Things that are new to me (and yes, there still are a few "new experiences" in my life now and then, jaded as I might appear about it all,) I don't have much history from which to draw, for "how to react to it." Yet, the things that give me the most trouble sometimes, are not the new things, but new permutations of the old. It's my tendency (and that's probably not unique to me) to react to them using the old responses and the old tools. What I'm discovering is I don't have to react to them in the same old way. Really, the "same old way" sometimes, wasn't very good at all. It expended a lot of negative energy--energy that caused me to tear down myself and in effect, tear down the Body of Christ. (This was true even when I was running from the church for 20 years.) It's energy that created messes instead of dealt with them when they occurred.
I mean, if I see a big wad of cicadas in the grass, it makes no sense to walk right through the middle of them and, when I get them all over the bottoms of my shoes, go, "Oh, ICK! These damn cicadas! I hate them!" No, I'd just walk around them, and if I got one or two on the bottom of my shoes, big deal, so what?
I used to call this "meeting my problems head on." Now I realize what I was actually doing was causing more problems than I needed to.
What he says about the "push-back" thing is also accurate. I think back at the number of times that I was actually coming along okay, at my pace, with my own healing and reconciliation about something, but if someone pushed my buttons in a certain way, I felt "bound and determined" (read: obsessed and compulsively driven) to "prove" to someone else "just how okay I WAS" ("SEE! SEE! See how fine I am now? Why aren't YOU noticing this?")--but in reality, all I was doing was sidetracking my process. My obsession with changing others, (or their attitudes about me) even in the name of justifying my own healing, simply gave THEM vindication and justification to continue THEIR bad behavior.
I think back to a recent situation where I was observing a lot of painful emotions play out. It was a situation that not long ago, would have punched my "push-back" buttons. I simply sat and said nothing, but truly listened. I recognized several important things:
1. I was sated. I am full of all the emotions it put me through, and I like where I am now too much to stuff myself with it till I pop.
2. My satiety did not blind me to the spiritual hunger of other people in the room. I realized they were the ones who needed to be heard, not me. They needed to say what they hungered for. They were not ready to hear how others in the room felt about it. There was no point in pushing back. Their hunger was so great, what I had would not be accepted as "food," and there was no point shoving it down their gullet.

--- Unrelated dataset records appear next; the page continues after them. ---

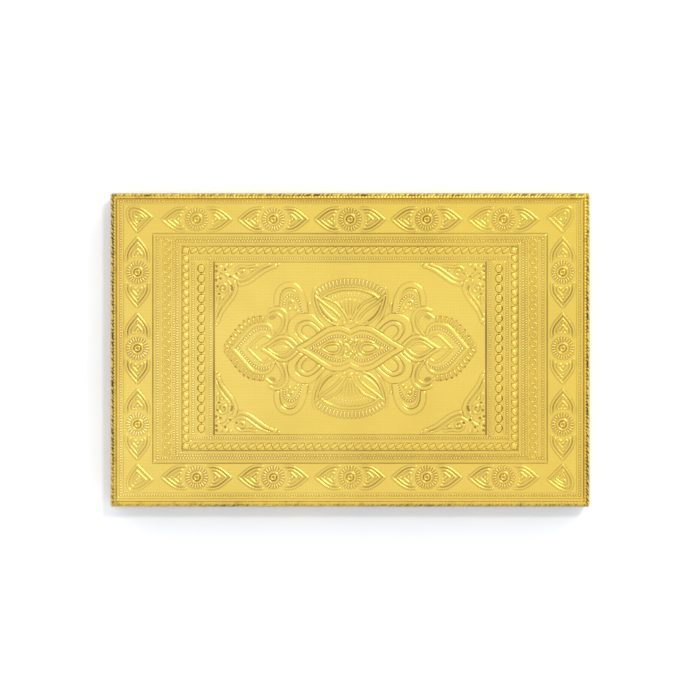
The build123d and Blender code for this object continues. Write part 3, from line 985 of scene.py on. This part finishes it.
def side_strip(name, half_run, half_across, quarter_turns, rope_patina_and_shade, painted_side_shade, sizes):
    """One strip, made along the front and turned to its side of the block.

    First amount: patina and painted shade in the rope's hollows; second: painted shade over the
    whole side.
    """
    cell = sizes.strip_cell / MM
    straight = half_run - CORNER_R
    middle = np.linspace(-1, 1, round(2 * straight / cell) + 1)
    arc = np.linspace(0, math.pi / 4, 6)[1:]
    shares = np.concatenate([-np.ones(len(arc)), middle, np.ones(len(arc))])[:, None]
    angles = np.concatenate([-arc[::-1], 0 * middle, arc])[:, None]
    outside, inside = strip_outside(cell), strip_inside()
    inset, z = outside.T
    down = np.concatenate([[0], np.cumsum(np.linalg.norm(np.diff(outside, axis=0), axis=1))])
    tangent = np.gradient(outside, axis=0)
    tangent /= np.linalg.norm(tangent, axis=1)[:, None]
    along = shares * straight + angles * CORNER_R
    stamping = strip_stamping(along, down[None, :], 2 * straight)
    face = (z > STRIP_BASE_Z + BASE_BEND_R - 0.01) & (inset < LIP_W - 0.2)
    depth = (1 - stamping) * sizes.strip_relief / MM * face
    outer = strip_places(inset - depth * tangent[:, 1], z + depth * tangent[:, 0], shares, angles,
                         half_run, half_across)
    inner = strip_places(inside[:, 0] + 0 * shares, inside[:, 1] + 0 * shares, shares, angles,
                         half_run, half_across)
    stations, p, q = len(shares), len(outside), len(inside)
    out_index = np.arange(stations * p).reshape(stations, p)
    in_index = stations * p + np.arange(stations * q).reshape(stations, q)
    # Round each station: down the outside, then back up the inside
    loop = np.hstack([out_index, in_index[:, ::-1][:, :-1]])
    loop = np.hstack([loop, loop[:, :1]])
    # The hem's inner corner is the same place for both skins
    quads = np.stack([loop[:-1, 1:], loop[1:, 1:], loop[1:, :-1], loop[:-1, :-1]], axis=-1)
    ends = [loop[0, :-1].tolist(), loop[-1, -2::-1].tolist()]
    vertices = np.vstack([outer.reshape(-1, 3), inner.reshape(-1, 3)])
    for _ in range(quarter_turns):
        vertices = vertices @ np.array([(0, 1, 0), (-1, 0, 0), (0, 0, 1)])
    piece = new_object(name, vertices, [*quads.reshape(-1, 4).tolist(), *ends],
                       "Strip brass")
    # Patina and painted shade in the low parts of the stamping, by side, and an even painted shade
    # over each side
    patina_and_shade = np.clip((0.55 - stamping) * 1.8, 0, 1) * face * (down > 0.5)
    patina_and_shade = np.clip(patina_and_shade * np.where(down < 3.4, rope_patina_and_shade, 0.6) + painted_side_shade * (down > 1.3), 0, 1)
    mark_hollows(piece, patina_and_shade.ravel())
    work = bmesh.new()
    work.from_mesh(piece.data)
    bmesh.ops.remove_doubles(work, verts=work.verts, dist=1e-7)
    bmesh.ops.recalc_face_normals(work, faces=work.faces)
    for polygon in work.faces:
        polygon.smooth = len(polygon.verts) < 5
    work.to_mesh(piece.data)
    work.free()
    return piece


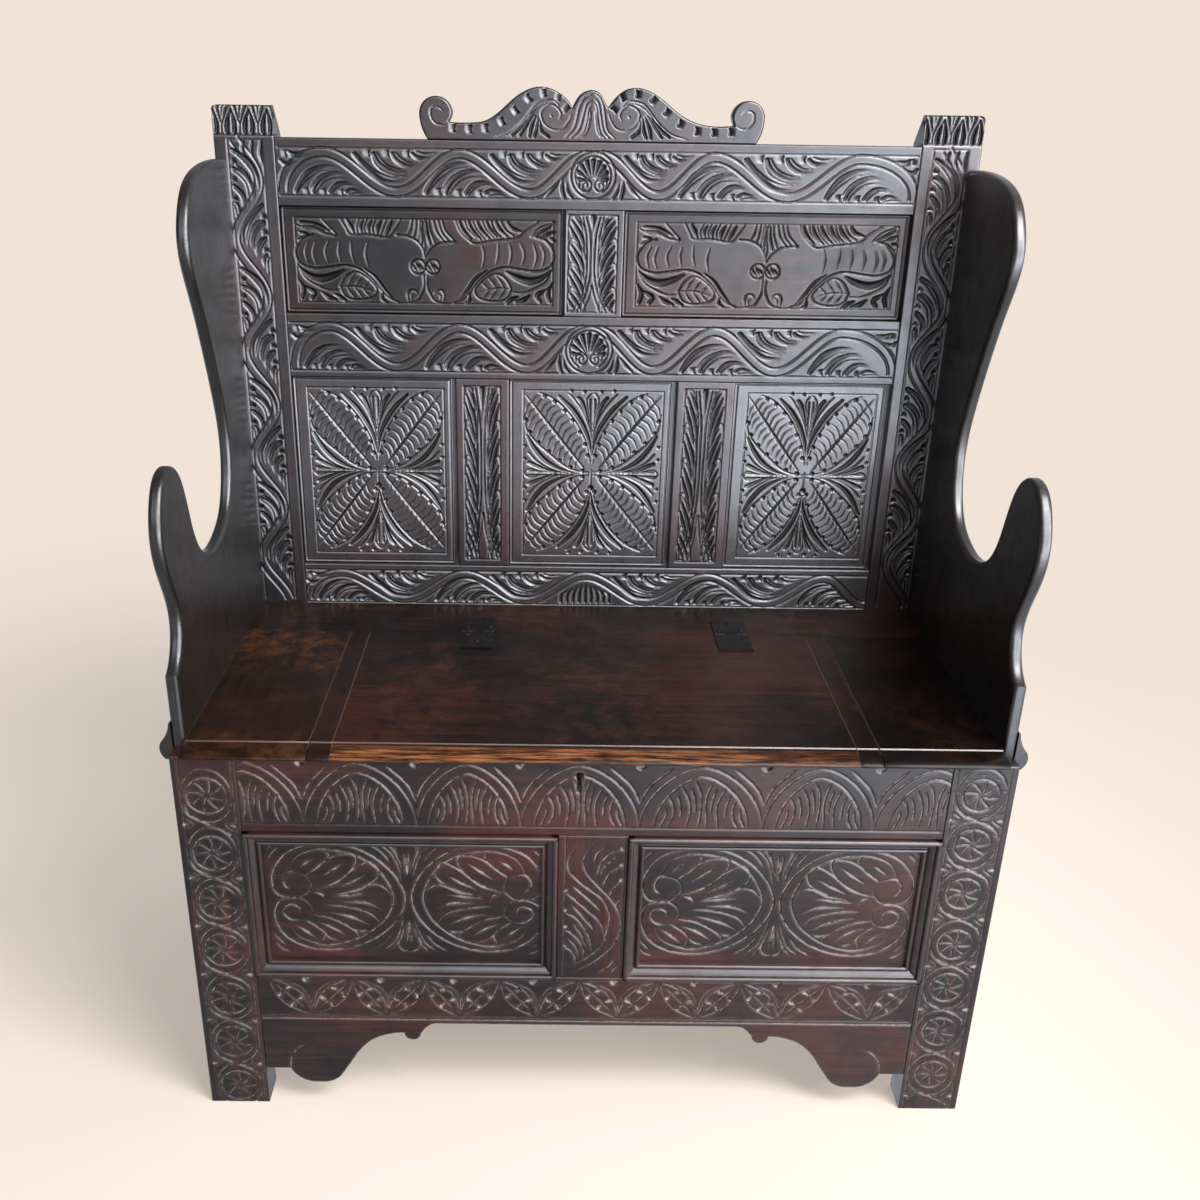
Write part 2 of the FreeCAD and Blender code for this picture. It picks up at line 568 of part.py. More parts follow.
def lock():
    x0, x1, y0, y1, z0, z1 = LOCK
    w = LOCK_WALL
    case = box(*LOCK).cut(box(x0 + w, x1 - w, y0 + w, y1 - w, z0 + w, z1 - w))
    sx0, sx1, sy0, sy1, sz = STAPLE
    mouth = box(sx0 - 2, sx1 + 2, y0 + w, y1 - w, z1 - w - 1, z1 + 1)
    key = keyhole()
    key.translate(V(0, 3, 0))
    guide = box(x0 + w, BOLT[0] + 14, BOLT[2] - 4, BOLT[3] + 4, BOLT[4] - 4, BOLT[5] + 4)
    guide = guide.cut(box(x0, BOLT[0] + 20, BOLT[2] - 0.2, BOLT[3] + 0.2, BOLT[4] - 0.2, BOLT[5] + 0.2))
    strut = box(x0 + w, BOLT[0] + 14, BOLT[3] + 4, y1 - w, BOLT[4], BOLT[5])
    save("lock_case", case.cut(mouth).cut(key).fuse([guide, strut]).removeSplitter())
    save("lock_bolt", box(*BOLT))
    plate = box(sx0 - 12, sx1 + 12, sy0 - 5, sy1 + 4, FRAME_TOP - 1.5, FRAME_TOP)
    loop = box(sx0, sx1, sy0, sy1, sz, FRAME_TOP - 1.5)
    eye = box(sx0 - 1, sx1 + 1, sy0 + 2.5, sy1 - 2.5, sz + 3, BOLT[5] + 5)
    save("lid_staple", plate.fuse(loop).cut(eye).removeSplitter())


def main():
    os.makedirs("parts", exist_ok=True)
    front_frame()
    save("front_apron", front_apron())
    for name, side in (("left", -1), ("right", 1)):
        side_frame(name, side)
    box_inside()
    back_frame()
    all_pegs()
    crest()
    left_wing = wing()
    save("wing_left", left_wing)
    save("wing_right", mirror(left_wing))
    strip = wing_moulding()
    save("wing_moulding_left", strip)
    save("wing_moulding_right", mirror(strip))
    seat()
    hinges()
    lock()


main()
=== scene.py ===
# %% [markdown]
# # A small carved oak box settle
#
# The settle is a joined chest with a tall panelled back. Its frame, boards, hinges and lock come from the
# solid model, at their real sizes. This lesson dresses them: it cuts the carving into the faces, gives the
# wood its stain, wax and wear, and sets up the light and the camera.

# %% Load the solid model
import math

import bmesh
import bpy
import numpy as np
from mathutils import Matrix, Vector
from mathutils.geometry import delaunay_2d_cdt


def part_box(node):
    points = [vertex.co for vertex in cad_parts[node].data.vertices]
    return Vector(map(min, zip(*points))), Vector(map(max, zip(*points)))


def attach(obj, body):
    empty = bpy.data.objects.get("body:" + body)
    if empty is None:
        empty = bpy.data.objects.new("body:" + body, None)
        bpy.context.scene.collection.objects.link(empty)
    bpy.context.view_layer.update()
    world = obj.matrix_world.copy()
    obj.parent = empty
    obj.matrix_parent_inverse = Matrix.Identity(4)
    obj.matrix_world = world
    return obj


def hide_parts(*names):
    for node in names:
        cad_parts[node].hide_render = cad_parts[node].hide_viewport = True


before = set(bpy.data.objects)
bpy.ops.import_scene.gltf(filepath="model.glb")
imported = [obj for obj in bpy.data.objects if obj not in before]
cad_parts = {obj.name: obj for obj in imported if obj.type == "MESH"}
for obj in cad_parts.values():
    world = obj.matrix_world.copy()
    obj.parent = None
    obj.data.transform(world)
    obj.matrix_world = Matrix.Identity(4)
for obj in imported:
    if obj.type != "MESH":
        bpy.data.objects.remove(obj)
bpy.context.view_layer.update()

# %% [markdown]
# The carver thinks in millimetres on the face of a board: x along the settle and z up from the floor. Only
# the last step, when a face becomes a mesh, turns them into metres. The places of the boards are read from
# the solids, so that the carving always fits them.

# %% Places of the boards
MM = 0.001


def span(node, axis):
    """Lowest and highest value of a solid along an axis, in millimetres."""
    low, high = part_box(node)
    return low[axis] / MM, high[axis] / MM


def added(name, data):
    """A new object in the scene."""
    thing = bpy.data.objects.new(name, data)
    bpy.context.collection.objects.link(thing)
    return thing


FRONT_Y = span("front_stile_left", 1)[0]
BACK_Y = span("back_stile_left", 1)[0]
RAIL_THICK = 28.0
PANEL_SET_BACK = 7.0
FRONT_IN = span("front_stile_right", 0)[0]
BACK_IN = span("back_stile_right", 0)[0]
print("front face at y", round(FRONT_Y, 1), "mm, back face at y", round(BACK_Y, 1), "mm")

# %% [markdown]
# ## The gouges
#
# Every face of this kind of carving is flat wood with cuts in it: a V tool draws the lines, a half-round
# gouge scoops the leaves, and a punch makes the dots. A height field suits that well, because no cut
# undermines the face. A face is a grid of depths, and each tool takes the deeper of its own cut and what is
# there already, as a real tool does. The other ways were bump maps, which stay flat from the side, and
# boolean cuts, which are slow and fragile with thousands of strokes.


# %% A face and its tools
def swept(values, count):
    """A stroke's width or depth, given at a few places, at each of its points."""
    values = np.atleast_1d(np.asarray(values, float))
    return np.interp(np.linspace(0, 1, count), np.linspace(0, 1, len(values)), values)


TOOL_FORM = {
    "v": lambda r: 1 - r,
    "u": lambda r: 1 - r * r,
    "flat": lambda r: np.minimum(1, 4 * (1 - r)),
}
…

3. I left that night, wondering how my silence would be interpreted. I realized that for anyone who wanted to say I was in a different place than I was, that was their right to do so, but I also didn't feel a need to prove myself to anyone about it. For the most part, they could think what they want. I gave the folks who needed feedback, feedback. That was good enough. I know where I am with it. I know I can choose to respond in a loving fashion to anyone who needs to engage me about it. I felt good that in a sense, I was shown a test to my serenity, and actually felt a great deal of serenity about it as I drove home.
4. Things run their course in due season. I don't know when the season of this particular thing will end, or even how it will end, but I know someday it will not matter. I also know the people who stay in the game will be changed in some way, and I can't predict or force that change. I know some people will not be able to bear it--they will not be able to adjust to the noise--and they will not stay in the game. I can't pin my hopes on a desired outcome. I can, however pin my hopes on my own transformation in it. I can pin my hopes on God, that, to quote Julian of Norwich, "All shall be well, and all shall be well, and all manner of things shall be well."
Meanwhile, I plan not to run through a yard full of cicadas and complain about the mess on my shoes.